— Start Dataset content —

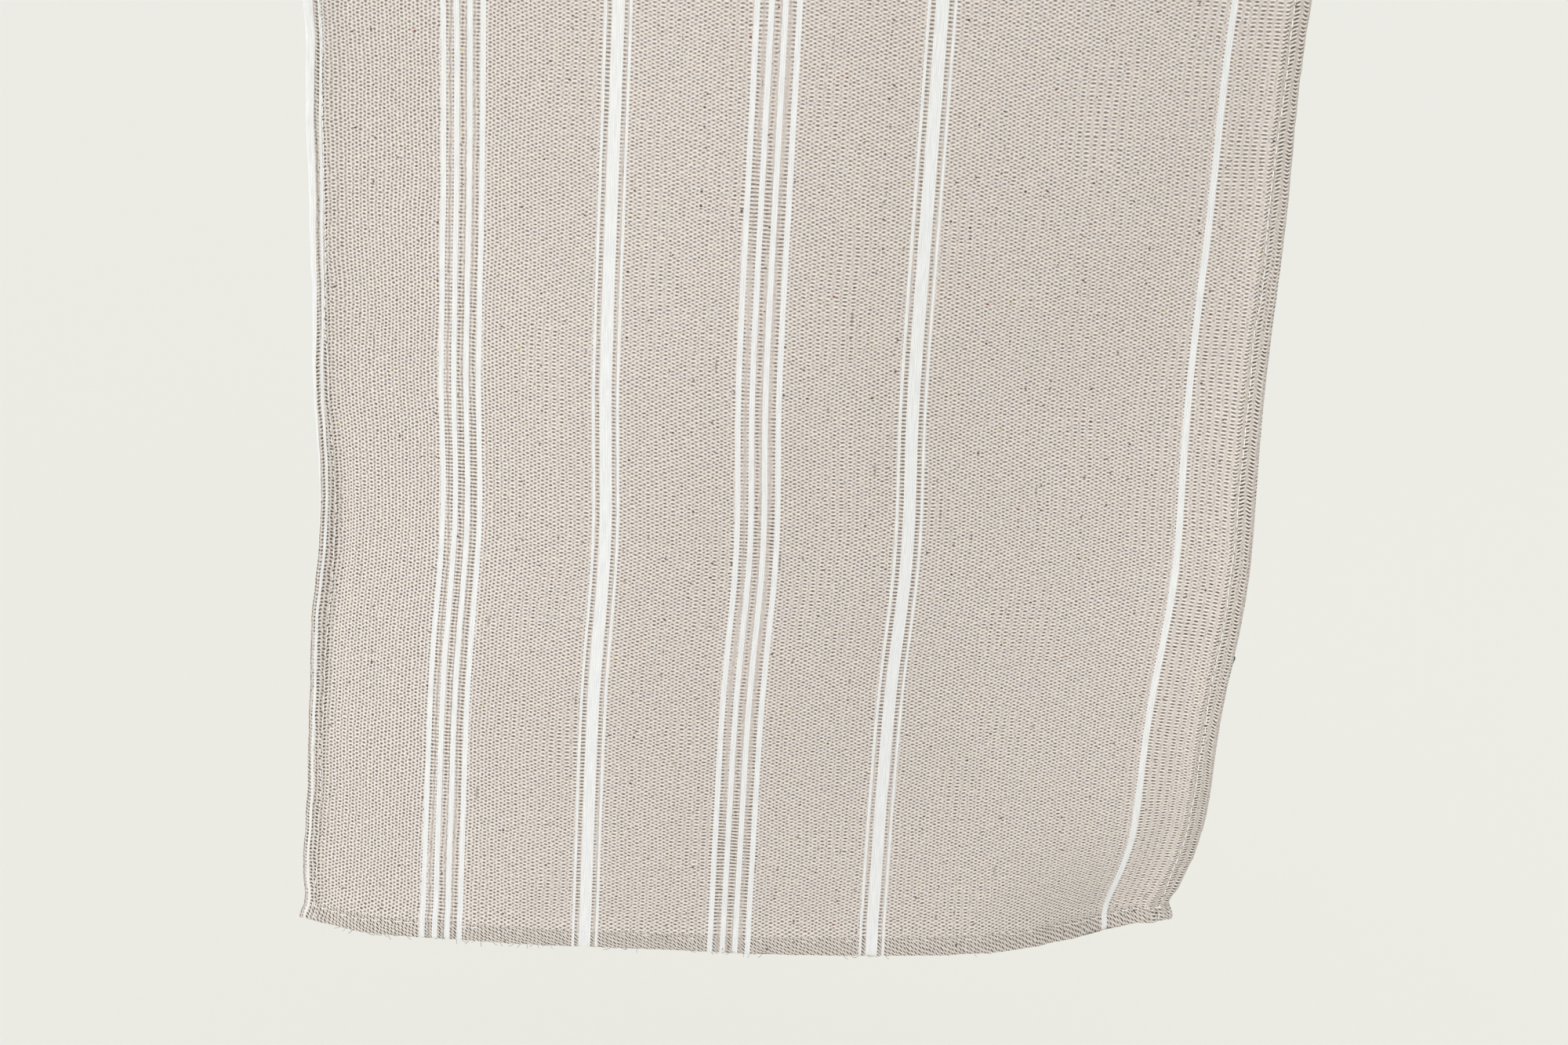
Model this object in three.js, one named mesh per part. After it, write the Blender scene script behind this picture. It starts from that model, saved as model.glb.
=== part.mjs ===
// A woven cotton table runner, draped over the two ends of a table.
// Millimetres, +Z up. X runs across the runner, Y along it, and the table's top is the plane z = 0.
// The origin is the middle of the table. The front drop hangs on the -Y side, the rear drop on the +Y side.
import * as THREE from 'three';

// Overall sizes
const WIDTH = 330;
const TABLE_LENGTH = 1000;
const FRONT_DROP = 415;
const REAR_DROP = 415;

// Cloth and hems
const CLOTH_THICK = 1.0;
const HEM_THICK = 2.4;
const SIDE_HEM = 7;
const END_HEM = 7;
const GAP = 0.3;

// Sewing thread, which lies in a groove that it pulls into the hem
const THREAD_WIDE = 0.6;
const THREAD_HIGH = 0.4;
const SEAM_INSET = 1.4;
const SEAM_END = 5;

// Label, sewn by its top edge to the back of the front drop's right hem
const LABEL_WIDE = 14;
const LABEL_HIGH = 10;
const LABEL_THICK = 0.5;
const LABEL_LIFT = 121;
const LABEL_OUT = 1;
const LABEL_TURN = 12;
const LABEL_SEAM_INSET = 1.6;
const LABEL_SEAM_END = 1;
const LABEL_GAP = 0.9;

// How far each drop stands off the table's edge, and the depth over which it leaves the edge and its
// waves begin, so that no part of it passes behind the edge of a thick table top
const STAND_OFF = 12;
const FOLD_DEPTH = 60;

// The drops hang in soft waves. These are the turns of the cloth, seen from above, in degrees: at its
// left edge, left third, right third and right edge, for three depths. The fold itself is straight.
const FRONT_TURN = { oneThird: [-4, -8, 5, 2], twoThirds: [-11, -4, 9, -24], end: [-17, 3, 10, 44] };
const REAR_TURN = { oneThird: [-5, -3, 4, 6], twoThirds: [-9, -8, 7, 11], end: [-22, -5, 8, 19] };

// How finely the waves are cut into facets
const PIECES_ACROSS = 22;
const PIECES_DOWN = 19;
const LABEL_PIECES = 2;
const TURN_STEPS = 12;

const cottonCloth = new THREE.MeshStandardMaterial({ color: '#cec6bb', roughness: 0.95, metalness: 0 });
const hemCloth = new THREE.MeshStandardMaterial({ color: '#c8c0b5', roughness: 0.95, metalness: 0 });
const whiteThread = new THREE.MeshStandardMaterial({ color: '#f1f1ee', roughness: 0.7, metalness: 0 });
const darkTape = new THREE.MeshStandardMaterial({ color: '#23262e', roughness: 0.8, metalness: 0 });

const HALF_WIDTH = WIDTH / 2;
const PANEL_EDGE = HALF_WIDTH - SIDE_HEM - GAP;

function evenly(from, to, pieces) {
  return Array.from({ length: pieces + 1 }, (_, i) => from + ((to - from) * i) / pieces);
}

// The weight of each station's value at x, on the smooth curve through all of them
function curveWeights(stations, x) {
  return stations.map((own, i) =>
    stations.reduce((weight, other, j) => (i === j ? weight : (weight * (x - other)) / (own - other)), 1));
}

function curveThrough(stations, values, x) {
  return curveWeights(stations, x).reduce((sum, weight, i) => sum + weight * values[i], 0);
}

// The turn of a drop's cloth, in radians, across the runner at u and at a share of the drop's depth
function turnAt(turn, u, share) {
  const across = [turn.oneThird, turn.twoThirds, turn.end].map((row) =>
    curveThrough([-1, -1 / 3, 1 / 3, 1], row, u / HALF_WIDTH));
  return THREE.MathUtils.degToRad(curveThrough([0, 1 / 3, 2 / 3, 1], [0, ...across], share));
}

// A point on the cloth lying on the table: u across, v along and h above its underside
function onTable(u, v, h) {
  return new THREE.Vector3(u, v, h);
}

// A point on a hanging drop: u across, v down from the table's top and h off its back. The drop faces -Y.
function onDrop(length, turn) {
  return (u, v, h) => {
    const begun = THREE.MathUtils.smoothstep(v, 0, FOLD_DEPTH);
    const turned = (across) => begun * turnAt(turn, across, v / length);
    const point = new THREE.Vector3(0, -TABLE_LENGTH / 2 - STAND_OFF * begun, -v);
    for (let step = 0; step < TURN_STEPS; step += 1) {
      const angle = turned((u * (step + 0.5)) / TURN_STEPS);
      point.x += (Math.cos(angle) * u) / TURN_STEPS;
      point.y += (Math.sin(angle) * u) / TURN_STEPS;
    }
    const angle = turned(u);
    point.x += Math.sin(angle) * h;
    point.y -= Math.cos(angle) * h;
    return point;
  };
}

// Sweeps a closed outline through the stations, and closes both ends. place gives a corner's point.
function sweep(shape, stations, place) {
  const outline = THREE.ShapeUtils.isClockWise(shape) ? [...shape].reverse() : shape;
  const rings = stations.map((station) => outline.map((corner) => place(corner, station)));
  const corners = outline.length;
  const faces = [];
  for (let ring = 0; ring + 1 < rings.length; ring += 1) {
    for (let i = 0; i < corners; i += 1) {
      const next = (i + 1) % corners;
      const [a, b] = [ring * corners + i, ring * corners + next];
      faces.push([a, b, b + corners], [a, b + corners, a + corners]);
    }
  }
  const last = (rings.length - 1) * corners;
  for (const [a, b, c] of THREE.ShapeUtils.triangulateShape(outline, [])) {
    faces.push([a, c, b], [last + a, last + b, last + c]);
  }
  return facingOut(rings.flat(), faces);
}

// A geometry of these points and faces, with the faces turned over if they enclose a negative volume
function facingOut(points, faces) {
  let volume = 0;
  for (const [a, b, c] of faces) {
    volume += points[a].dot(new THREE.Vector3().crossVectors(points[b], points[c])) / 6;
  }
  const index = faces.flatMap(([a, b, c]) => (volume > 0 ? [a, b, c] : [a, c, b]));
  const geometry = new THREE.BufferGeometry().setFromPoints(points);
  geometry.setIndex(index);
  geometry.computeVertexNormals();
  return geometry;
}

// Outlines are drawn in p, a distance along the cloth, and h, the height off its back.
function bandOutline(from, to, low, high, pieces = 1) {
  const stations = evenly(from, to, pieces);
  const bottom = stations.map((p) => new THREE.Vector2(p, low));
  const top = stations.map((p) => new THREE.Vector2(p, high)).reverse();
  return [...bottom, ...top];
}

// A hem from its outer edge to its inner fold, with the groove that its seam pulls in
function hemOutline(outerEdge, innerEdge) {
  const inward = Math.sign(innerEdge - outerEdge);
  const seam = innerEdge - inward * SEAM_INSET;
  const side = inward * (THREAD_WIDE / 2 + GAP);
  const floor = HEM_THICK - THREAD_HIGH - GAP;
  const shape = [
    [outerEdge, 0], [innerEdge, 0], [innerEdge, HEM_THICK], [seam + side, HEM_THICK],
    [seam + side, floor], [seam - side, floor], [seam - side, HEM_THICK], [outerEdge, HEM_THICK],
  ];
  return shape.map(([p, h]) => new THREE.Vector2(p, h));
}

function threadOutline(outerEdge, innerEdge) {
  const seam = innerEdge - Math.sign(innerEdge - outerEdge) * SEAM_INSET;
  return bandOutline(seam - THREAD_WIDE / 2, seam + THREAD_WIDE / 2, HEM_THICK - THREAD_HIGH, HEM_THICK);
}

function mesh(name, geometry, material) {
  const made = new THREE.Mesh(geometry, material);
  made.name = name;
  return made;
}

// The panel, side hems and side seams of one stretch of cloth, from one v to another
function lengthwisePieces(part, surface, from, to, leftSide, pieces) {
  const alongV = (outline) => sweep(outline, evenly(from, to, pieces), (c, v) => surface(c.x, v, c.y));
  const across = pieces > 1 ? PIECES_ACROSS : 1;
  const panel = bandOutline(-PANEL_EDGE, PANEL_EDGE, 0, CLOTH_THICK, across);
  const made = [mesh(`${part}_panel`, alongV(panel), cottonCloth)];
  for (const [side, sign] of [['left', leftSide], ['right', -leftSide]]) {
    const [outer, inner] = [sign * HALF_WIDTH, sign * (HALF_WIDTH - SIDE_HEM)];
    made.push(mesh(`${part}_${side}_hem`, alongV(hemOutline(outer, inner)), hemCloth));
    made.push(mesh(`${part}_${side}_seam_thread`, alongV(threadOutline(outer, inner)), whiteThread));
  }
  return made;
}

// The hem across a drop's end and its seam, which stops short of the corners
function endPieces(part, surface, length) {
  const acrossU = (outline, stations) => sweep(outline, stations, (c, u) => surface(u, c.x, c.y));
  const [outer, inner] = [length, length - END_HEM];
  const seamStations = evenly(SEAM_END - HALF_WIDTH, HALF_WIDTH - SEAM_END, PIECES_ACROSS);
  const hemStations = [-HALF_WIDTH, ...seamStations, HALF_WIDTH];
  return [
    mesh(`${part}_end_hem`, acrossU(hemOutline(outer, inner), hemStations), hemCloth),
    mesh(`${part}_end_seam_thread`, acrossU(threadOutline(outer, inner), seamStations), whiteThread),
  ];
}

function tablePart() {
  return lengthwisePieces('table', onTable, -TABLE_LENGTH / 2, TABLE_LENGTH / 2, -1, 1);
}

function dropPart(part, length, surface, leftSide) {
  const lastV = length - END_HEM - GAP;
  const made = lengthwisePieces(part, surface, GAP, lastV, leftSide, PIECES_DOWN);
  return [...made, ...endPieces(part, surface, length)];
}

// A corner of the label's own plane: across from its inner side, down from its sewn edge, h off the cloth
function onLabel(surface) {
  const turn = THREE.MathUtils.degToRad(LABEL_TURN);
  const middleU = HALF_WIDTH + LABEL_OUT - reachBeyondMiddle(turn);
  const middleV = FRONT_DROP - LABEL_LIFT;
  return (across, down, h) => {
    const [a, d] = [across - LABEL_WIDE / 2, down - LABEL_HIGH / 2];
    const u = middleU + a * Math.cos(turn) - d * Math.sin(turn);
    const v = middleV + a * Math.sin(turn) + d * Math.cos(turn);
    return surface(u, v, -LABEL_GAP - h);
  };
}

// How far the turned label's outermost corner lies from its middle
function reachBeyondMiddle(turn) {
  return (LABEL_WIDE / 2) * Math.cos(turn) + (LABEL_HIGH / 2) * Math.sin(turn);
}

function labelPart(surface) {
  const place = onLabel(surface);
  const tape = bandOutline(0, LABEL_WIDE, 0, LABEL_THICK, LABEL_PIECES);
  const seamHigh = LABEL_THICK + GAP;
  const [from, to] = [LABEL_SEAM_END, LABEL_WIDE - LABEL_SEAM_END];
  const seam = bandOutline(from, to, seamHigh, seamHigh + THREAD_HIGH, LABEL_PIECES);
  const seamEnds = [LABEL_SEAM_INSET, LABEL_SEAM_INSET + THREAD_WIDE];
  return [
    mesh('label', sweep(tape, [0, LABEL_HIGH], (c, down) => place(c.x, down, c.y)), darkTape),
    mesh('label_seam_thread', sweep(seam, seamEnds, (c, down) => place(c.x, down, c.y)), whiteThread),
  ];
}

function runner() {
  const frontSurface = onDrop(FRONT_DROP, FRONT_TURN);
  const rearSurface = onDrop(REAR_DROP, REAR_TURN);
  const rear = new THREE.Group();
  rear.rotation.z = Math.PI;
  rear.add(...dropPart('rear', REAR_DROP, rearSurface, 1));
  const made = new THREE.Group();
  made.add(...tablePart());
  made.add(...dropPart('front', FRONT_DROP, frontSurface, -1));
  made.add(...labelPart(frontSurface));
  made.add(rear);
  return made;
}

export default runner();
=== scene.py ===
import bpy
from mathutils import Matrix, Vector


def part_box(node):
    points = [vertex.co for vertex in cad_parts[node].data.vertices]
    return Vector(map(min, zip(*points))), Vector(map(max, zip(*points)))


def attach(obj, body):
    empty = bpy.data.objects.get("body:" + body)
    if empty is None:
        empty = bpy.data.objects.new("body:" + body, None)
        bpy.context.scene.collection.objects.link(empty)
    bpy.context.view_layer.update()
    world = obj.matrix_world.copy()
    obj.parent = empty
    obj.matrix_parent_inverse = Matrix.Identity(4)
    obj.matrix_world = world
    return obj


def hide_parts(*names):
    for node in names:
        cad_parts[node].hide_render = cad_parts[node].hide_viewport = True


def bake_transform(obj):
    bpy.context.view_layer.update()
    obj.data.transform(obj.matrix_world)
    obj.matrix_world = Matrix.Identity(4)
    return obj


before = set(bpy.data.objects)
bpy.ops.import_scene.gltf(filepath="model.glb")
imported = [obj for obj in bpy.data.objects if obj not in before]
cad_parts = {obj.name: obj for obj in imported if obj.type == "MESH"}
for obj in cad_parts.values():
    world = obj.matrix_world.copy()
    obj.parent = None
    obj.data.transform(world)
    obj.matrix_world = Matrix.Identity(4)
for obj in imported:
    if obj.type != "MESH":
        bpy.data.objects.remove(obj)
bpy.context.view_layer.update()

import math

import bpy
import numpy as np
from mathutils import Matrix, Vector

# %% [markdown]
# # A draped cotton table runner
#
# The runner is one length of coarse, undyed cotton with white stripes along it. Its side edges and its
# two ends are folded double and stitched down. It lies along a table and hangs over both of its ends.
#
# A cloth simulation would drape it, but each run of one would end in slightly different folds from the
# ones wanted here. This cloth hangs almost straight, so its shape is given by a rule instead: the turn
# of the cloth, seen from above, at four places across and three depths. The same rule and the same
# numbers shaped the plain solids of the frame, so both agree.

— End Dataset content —

## [Required task]
Exactly reproduce the stretch from the line with "const rearSurface = onDrop(REAR_DROP, REAR_TURN);" through the line with "bpy.context.scene.collection.objects.link(empty)", including both ends and nothing else.

## [Solution to the exercise]
  const rearSurface = onDrop(REAR_DROP, REAR_TURN);
  const rear = new THREE.Group();
  rear.rotation.z = Math.PI;
  rear.add(...dropPart('rear', REAR_DROP, rearSurface, 1));
  const made = new THREE.Group();
  made.add(...tablePart());
  made.add(...dropPart('front', FRONT_DROP, frontSurface, -1));
  made.add(...labelPart(frontSurface));
  made.add(rear);
  return made;
}

export default runner();
=== scene.py ===
import bpy
from mathutils import Matrix, Vector


def part_box(node):
    points = [vertex.co for vertex in cad_parts[node].data.vertices]
    return Vector(map(min, zip(*points))), Vector(map(max, zip(*points)))


def attach(obj, body):
    empty = bpy.data.objects.get("body:" + body)
    if empty is None:
        empty = bpy.data.objects.new("body:" + body, None)
        bpy.context.scene.collection.objects.link(empty)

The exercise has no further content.